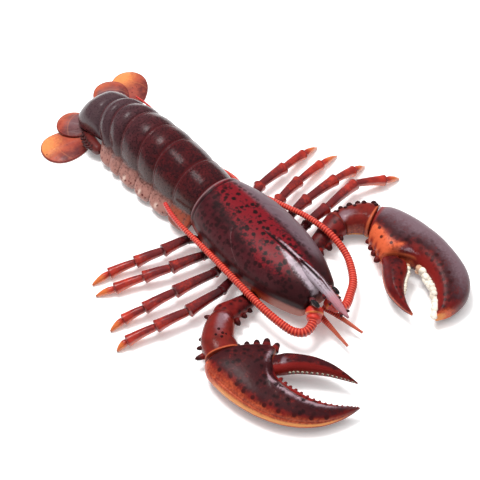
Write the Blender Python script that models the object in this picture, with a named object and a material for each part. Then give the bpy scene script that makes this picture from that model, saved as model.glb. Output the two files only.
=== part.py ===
"""Toy lobster figure, moulded in vinyl and painted, about 27 cm long from claw tip to tail fan.

The lobster stands on a flat floor at z = 0 with its head towards -Y and its left side towards +X.
Sizes are in millimetres and are turned into metres when a mesh is made. Positions are given in the
lobster's body frame, whose x = 0 plane runs between the legs; the last lines move the whole figure
so that the middle of its footprint is the origin.
"""

import math

import bmesh
import bpy
import numpy as np
from mathutils import Vector

MM = 0.001
GAP = 0.3

# Driving dimensions of the body, which bows a little towards -X at the head and at the tail.
BOW_MIDDLE = 45.0
BOW_HEAD = 0.0003
BOW_TAIL = 0.0007

CARAPACE_REAR = 20.0
CARAPACE_BELLY = 8.0
# Stations of the carapace: y, half width, height of the widest line, top.
CARAPACE = (
    (CARAPACE_REAR, 16.2, 13.0, 27.6),
    (18.6, 17.2, 13.5, 29.2),
    (12.0, 19.2, 14.5, 29.2),
    (2.0, 21.2, 15.5, 28.9),
    (-8.0, 22.2, 16.0, 28.9),
    (-19.0, 22.2, 16.0, 28.8),
    (-30.0, 21.4, 16.0, 28.5),
    (-40.0, 19.7, 16.0, 28.4),
    (-49.0, 17.4, 16.0, 28.7),
    (-56.0, 14.8, 16.0, 28.8),
    (-61.0, 12.6, 16.0, 28.3),
    (-64.0, 11.0, 16.0, 27.0),
)
# Stations of the rostrum: y, half width, height of its middle, half thickness.
ROSTRUM = (
    (-57.0, 3.0, 26.4, 2.6),
    (-64.0, 3.3, 26.4, 2.5),
    (-70.0, 3.0, 25.0, 2.1),
    (-76.0, 3.4, 23.8, 1.9),
    (-81.0, 2.8, 22.7, 1.5),
    (-84.4, 1.6, 22.0, 1.1),
    (-87.0, 0.5, 21.6, 0.5),
)

# Rims of the abdomen bands, front to back: y at the top, top, half width, lean of the rim in degrees.
ABDOMEN_RIMS = (
    (CARAPACE_REAR + GAP, 27.2, 15.8, 0.0),
    (36.2, 29.2, 16.6, 3.0),
    (54.5, 31.5, 17.3, 10.0),
    (68.2, 32.4, 17.3, 12.0),
    (83.4, 31.2, 16.8, 15.0),
    (95.6, 29.8, 15.8, 24.0),
    (105.2, 26.6, 14.8, 28.0),
)
PLEURON_LOW = 2.0
PLEURON_HIGH = 8.5
PLEURON_FLARE = 6.0
ABDOMEN_WIDEST = 12.0
BAND_STEP = 1.3
# Height of the telson's widest line, as a share of its height.
TELSON_WIDEST = 0.25
# Stations of the telson: y at the top, top, half width, lean in degrees, underside.
TELSON = (
    (105.8, 25.4, 13.6, 28.0, 8.8),
    (108.6, 26.2, 14.4, 25.0, 9.2),
    (111.6, 26.0, 14.8, 19.0, 9.2),
    (114.8, 24.8, 14.8, 12.0, 8.8),
    (117.8, 22.4, 14.2, 6.0, 7.8),
    (120.4, 19.4, 12.6, 2.0, 6.8),
    (122.4, 16.0, 10.4, 0.0, 6.4),
    (123.8, 12.4, 8.0, 0.0, 6.2),
    (124.8, 9.2, 5.2, 0.0, 6.4),
)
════
* EXERCISE REQUIREMENTS *
Extract all lines as given.

* SOLUTION TO THE EXERCISE *
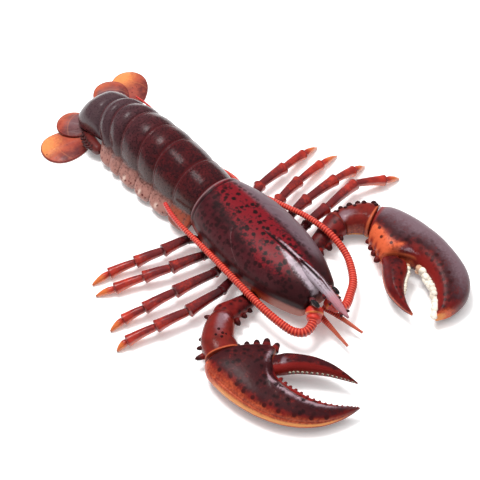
Write the Blender Python script that models the object in this picture, with a named object and a material for each part. Then give the bpy scene script that makes this picture from that model, saved as model.glb. Output the two files only.
=== part.py ===
"""Toy lobster figure, moulded in vinyl and painted, about 27 cm long from claw tip to tail fan.

The lobster stands on a flat floor at z = 0 with its head towards -Y and its left side towards +X.
Sizes are in millimetres and are turned into metres when a mesh is made. Positions are given in the
lobster's body frame, whose x = 0 plane runs between the legs; the last lines move the whole figure
so that the middle of its footprint is the origin.
"""

import math

import bmesh
import bpy
import numpy as np
from mathutils import Vector

MM = 0.001
GAP = 0.3

# Driving dimensions of the body, which bows a little towards -X at the head and at the tail.
BOW_MIDDLE = 45.0
BOW_HEAD = 0.0003
BOW_TAIL = 0.0007

CARAPACE_REAR = 20.0
CARAPACE_BELLY = 8.0
# Stations of the carapace: y, half width, height of the widest line, top.
CARAPACE = (
    (CARAPACE_REAR, 16.2, 13.0, 27.6),
    (18.6, 17.2, 13.5, 29.2),
    (12.0, 19.2, 14.5, 29.2),
    (2.0, 21.2, 15.5, 28.9),
    (-8.0, 22.2, 16.0, 28.9),
    (-19.0, 22.2, 16.0, 28.8),
    (-30.0, 21.4, 16.0, 28.5),
    (-40.0, 19.7, 16.0, 28.4),
    (-49.0, 17.4, 16.0, 28.7),
    (-56.0, 14.8, 16.0, 28.8),
    (-61.0, 12.6, 16.0, 28.3),
    (-64.0, 11.0, 16.0, 27.0),
)
# Stations of the rostrum: y, half width, height of its middle, half thickness.
ROSTRUM = (
    (-57.0, 3.0, 26.4, 2.6),
    (-64.0, 3.3, 26.4, 2.5),
    (-70.0, 3.0, 25.0, 2.1),
    (-76.0, 3.4, 23.8, 1.9),
    (-81.0, 2.8, 22.7, 1.5),
    (-84.4, 1.6, 22.0, 1.1),
    (-87.0, 0.5, 21.6, 0.5),
)

# Rims of the abdomen bands, front to back: y at the top, top, half width, lean of the rim in degrees.
ABDOMEN_RIMS = (
    (CARAPACE_REAR + GAP, 27.2, 15.8, 0.0),
    (36.2, 29.2, 16.6, 3.0),
    (54.5, 31.5, 17.3, 10.0),
    (68.2, 32.4, 17.3, 12.0),
    (83.4, 31.2, 16.8, 15.0),
    (95.6, 29.8, 15.8, 24.0),
    (105.2, 26.6, 14.8, 28.0),
)
PLEURON_LOW = 2.0
PLEURON_HIGH = 8.5
PLEURON_FLARE = 6.0
ABDOMEN_WIDEST = 12.0
BAND_STEP = 1.3
# Height of the telson's widest line, as a share of its height.
TELSON_WIDEST = 0.25
# Stations of the telson: y at the top, top, half width, lean in degrees, underside.
TELSON = (
    (105.8, 25.4, 13.6, 28.0, 8.8),
    (108.6, 26.2, 14.4, 25.0, 9.2),
    (111.6, 26.0, 14.8, 19.0, 9.2),
    (114.8, 24.8, 14.8, 12.0, 8.8),
    (117.8, 22.4, 14.2, 6.0, 7.8),
    (120.4, 19.4, 12.6, 2.0, 6.8),
    (122.4, 16.0, 10.4, 0.0, 6.4),
    (123.8, 12.4, 8.0, 0.0, 6.2),
    (124.8, 9.2, 5.2, 0.0, 6.4),
)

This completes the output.